Most likely you will only find Colorado lamb in the higher end markets like Gelson’s, Bristol Farms, or your local specialty market but do yourself a big favor and find it. It normally is available as both a whole rack, which is best for roasting, or cut into individual chops which is what you should look for as we are grilling here. The following recipe calls for a homemade mint chimichurri sauce but if you are pressed for time, as I often am, a great alternative is Crosse & Blackwell’s Mint Sauce that is readily available at most quality markets, and which boasts the inclusion of exotic Egyptian mint leaves. This recipe also isn’t very ‘American’ but one of my go-to fav’s that’s quick and easy that is served with either store-bought hummus or your favorite roasted potatoes and a simple arugula and red onion salad. Hey, at least I’m using American lamb!

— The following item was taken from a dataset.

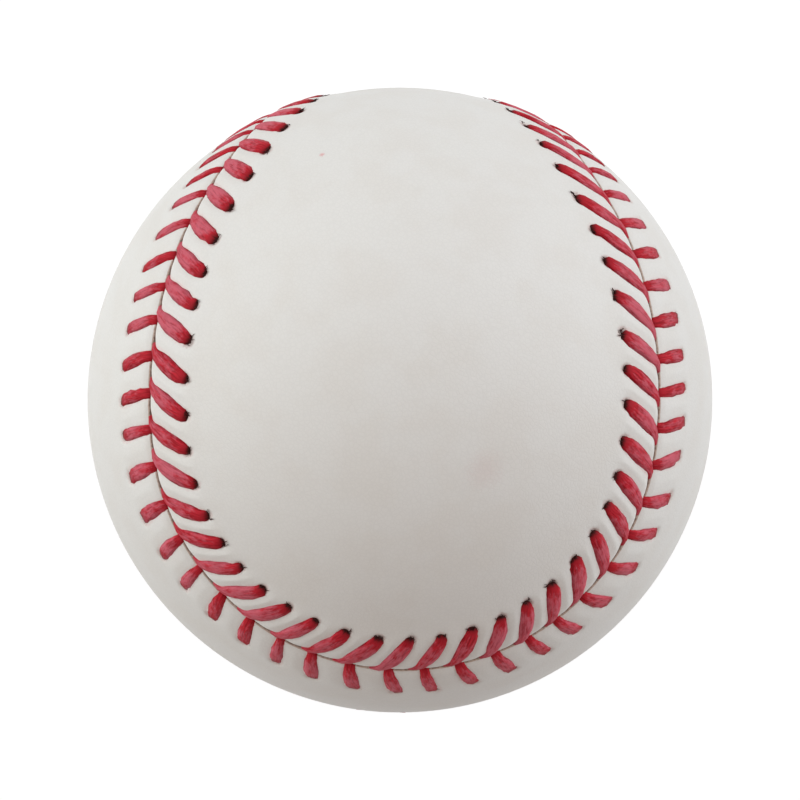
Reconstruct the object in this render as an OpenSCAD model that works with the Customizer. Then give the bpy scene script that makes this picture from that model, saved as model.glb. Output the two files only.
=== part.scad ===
// Hand-sewn leather baseball. The origin is the centre of the ball.
// +Z runs out through a lobe of the first cover panel, and +Y through that panel's waist.
// Places on the seam are given as [along, across, height] in mm: along the seam on the smooth
// leather, across it towards the first panel, and out from the smooth leather.

/* [Cover] */
// Diameter of the ball over the smooth leather
ball_d = 74.35; // [73.5:0.05:75]
// Thickness of the cover leather
leather_t = 1.2; // [1:0.05:1.4]
// Width of a panel at its waist, along the surface
waist_w = 26.6; // [25:0.1:28]
// Width of a panel's round lobe, along the surface
lobe_w = 59.6; // [58.6:0.1:60.4]

/* [Seam] */
// Gap between the two leather edges
seam_gap = 0.6; // [0.56:0.02:0.8]
// Height of the raised leather along the seam
seam_rise = 0.25; // [0.15:0.05:0.35]
// Distance from the seam to where the leather starts to rise
rise_reach = 6.7; // [6.5:0.1:8]
// Room under the leather for the thread
thread_room = 0.45; // [0.42:0.01:0.5]
// Distance from the seam to the end of that room
room_reach = 6.3; // [6.2:0.1:6.5]

/* [Stitches] */
// Pairs of stitches round the seam, an even number
stitches = 108; // [100:2:112]
// Distance from the seam to the holes
hole_inset = 5.5; // [5:0.1:5.6]
// Diameter of a stitch hole
hole_d = 1.3; // [1.2:0.05:1.5]
// Distance that the second panel's holes trail behind the first panel's
hole_trail = 1.45; // [1.3:0.05:1.6]
// Distance from the seam's lowest point to the first panel's first hole
first_hole = 1.1; // [0:0.1:3]
// Distance that a stitch on the first panel runs back to the seam
sweep_first = 3.8; // [3.8:0.05:3.9]
// Distance that a stitch on the second panel runs back to the seam
sweep_second = 1; // [0.8:0.05:1]
// Width of the thread where it lies on the leather
leg_w = 1.4; // [1:0.1:1.8]
// Width of the thread in its holes and under the leather
thread_w = 1; // [0.8:0.05:1.1]
// Thickness of the thread
thread_t = 0.4; // [0.3:0.02:0.4]
// Clearance between the thread and the leather
thread_clear = 0.03; // [0.01:0.01:0.05]

/* [Centre] */
// Diameter of the cork and rubber core
core_d = 20.6; // [19:0.1:22]
// Wall of the black rubber shells
black_wall = 4; // [3.5:0.1:4.5]
// Thickness of the red washer between the two black shells
washer_t = 0.8; // [0.5:0.1:1.5]
// Wall of the red rubber jacket
red_wall = 3.15; // [2.5:0.05:3.5]

/* [Windings] */
// Thickness of the white wool winding
white_wool_t = 1.76; // [1.5:0.02:2]
// Thickness of the second grey wool winding
second_grey_t = 2.28; // [2:0.02:2.6]
// Thickness of the white cotton winding
cotton_t = 0.5; // [0.4:0.02:0.7]
// Thickness of the latex adhesive coat
adhesive_t = 0.1; // [0.08:0.01:0.15]

/* [Hidden] */
$fn = 96;

// How far cuts run past what they cut
overrun = 1;

// Radii of the layers, from the leather inwards
ball_r = ball_d / 2;
adhesive_r = ball_r - leather_t;
cotton_r = adhesive_r - adhesive_t;
second_grey_r = cotton_r - cotton_t;
white_wool_r = second_grey_r - second_grey_t;
first_grey_r = white_wool_r - white_wool_t;
core_r = core_d / 2;
black_r = core_r + black_wall;
red_r = black_r + red_wall;

// Angles at the ball's centre that the panel's sizes take up
function surface_angle(length) = length / ball_r * 180 / PI;
lobe_angle = surface_angle(lobe_w / 2);
waist_angle = surface_angle(waist_w / 2);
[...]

Recipe – Grilled Lamb Chopsicles with Mint Chimichurri

Note: Serves 2


» 8 each Lamb Chops
» 1 TBS Olive oil
» 1 TBS Fresh garlic, minced
» 1 TBS Fresh rosemary, minced
» As needed Kosher salt and freshly ground black pepper
» 1 cup Hummus
» As needed Fresh baby arugula
» 1 each Small red onion
» 1 TBS Toasted pine nuts
» 1 TBS Extra virgin olive oil
» 1 tsp Balsamic vinegar


Ready to trim

Ready to trim

The first thing you want to do is to trim the excess fat off the lamb chop bones. This is a technique also known as ‘frenching’. Since we are going to grill these chops over fairly high heat to set a nice crust, we want to remove this fat to as to not cause any ‘flare-up’s when the fat starts to liquefy and melt onto the hot coals below. This creates a bitter, black smoke that will coat the chops which we want to avoid at all costs. (see before and after trimming pics)

Trimming excess fat called 'Frenching'

Trimming excess fat called ‘Frenching’

You will notice that some of the extra fat around the eye has been trimmed a bit, although not removed altogether. When grilled, this thin layer of fat pretty much melts away and allows you to eat them ‘chopsicle style.’ Next place the chops in a large pan or bowl and add the olive oil, garlic, rosemary and a moderate amount of salt and pepper. Allow to sit for one hour in the fridge. Pull out and allow to sit at room temp 20-25 minutes prior to grilling.

Trimmed and marinated

Trimmed and marinated

Meanwhile, fire up the grill and get it good and hot. I like to char them well on all sides while leaving them rare on the inside. This requires constant attention so don’t throw them on the grill and then go inside and make yourself a drink. Make your drink or pour your glass of wine first and take it outside to the grill to keep you company during your soon-to-be diligent efforts to grill these Colorado beauties the way they deserve to be. The chops cook quickly so you should flip them back and forth a couple times to ensure they are equally charred on both sides. Place chops on plate and allow to sit 2-3 minutes.

Resting off the Grill

Resting off the Grill

Toss arugula with onions, pine nuts, olive oil and vinegar and place on plate. Add hummus and then shingle the lamb chops on plate. Pour any accumulated juices from the lamb over top and serve with chimichurri or famous English mint sauce!

Recipe – Mint Chimichurri Sauce


» 1/8 cup Parsley, flat leaf chopped
» 1/8 cup Shallots, minced
» 1/8 cup Seasoned rice wine vinegar
» 2 TBS Garlic, minced
» 1 TBS fresh thyme, chopped
» 1/2 cup Fresh mint, finely chopped
» 1 tsp. Chile Flakes
» 1/4 tsp. Kosher Salt
» 1/4 tsp. Black Pepper, ground
» 1 cups Oil, Olive/ Canola blend


In a stainless steel bowl, mix all of the above ingredients together until smooth. May be used immediately. Keep refrigerated.